Dry-roast the cumin seeds, coriander seeds and dried
chilies in a small saucepan or non-stick frying pan over moderately low
heat for 5 minutes or until fragrant and slightly dark. Place the spices in
a spice mill or coffee grinder and grind them to a powder. Set the powder
aside.
Heat the oil in a large heavy-based saucepan over
moderate heat. When hot, add the shredded ginger and galangal. Fry for 2 to
3 minutes or until opaque and fragrant. Add the sliced lemon grass, fry for
another minute, or until fragrant. Sprinkle in the yellow asafetida powder,
fry momentarily then add the tomatoes. Stirring occasionally, cook the
tomatoes for 5 to 10 minutes, or until they are soft and broken down, and
the oil is visible.
Add the dry-roasted powdered spices, the curry
powder, black pepper, potato, carrot and vegetable stock. Stir to combine.
Cover with the lid, bring to the boil, reduce the heat, and simmer for 10
to 15minutes, or until the vegetables are tender.

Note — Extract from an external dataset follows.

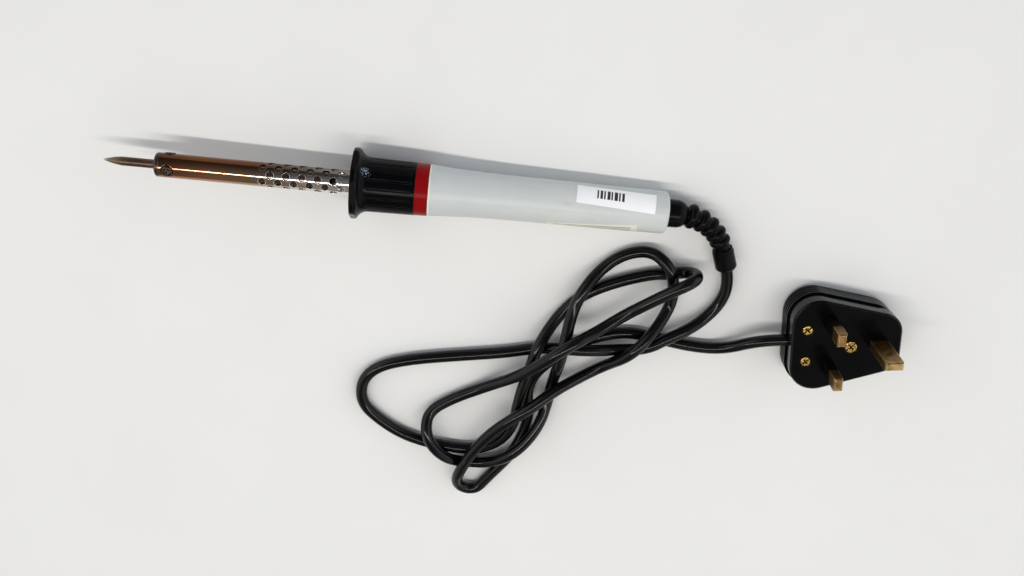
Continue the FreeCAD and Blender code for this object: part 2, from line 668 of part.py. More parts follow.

While the curry is cooking, cook
the noodles briefly in lightly salted boiling water, or according to
directions. Drain and keep hot.
Add the tamarind puree to the simmering curry,
then add the cooked beans, the sugar, salt, fried tofu, and the coconut
milk. Allow the mixture to almost return to the boil, then remove the
saucepan from the heat.
To assemble the laksa:
Scoop a large handful of hot noodles into each
individual pre-warmed serving bowl. Ladle on the curry. Garnish with
bean sprouts, cucumber, shredded laksa leaves, and black pepper. Serve with
wedges of lime and optional sambal oelek.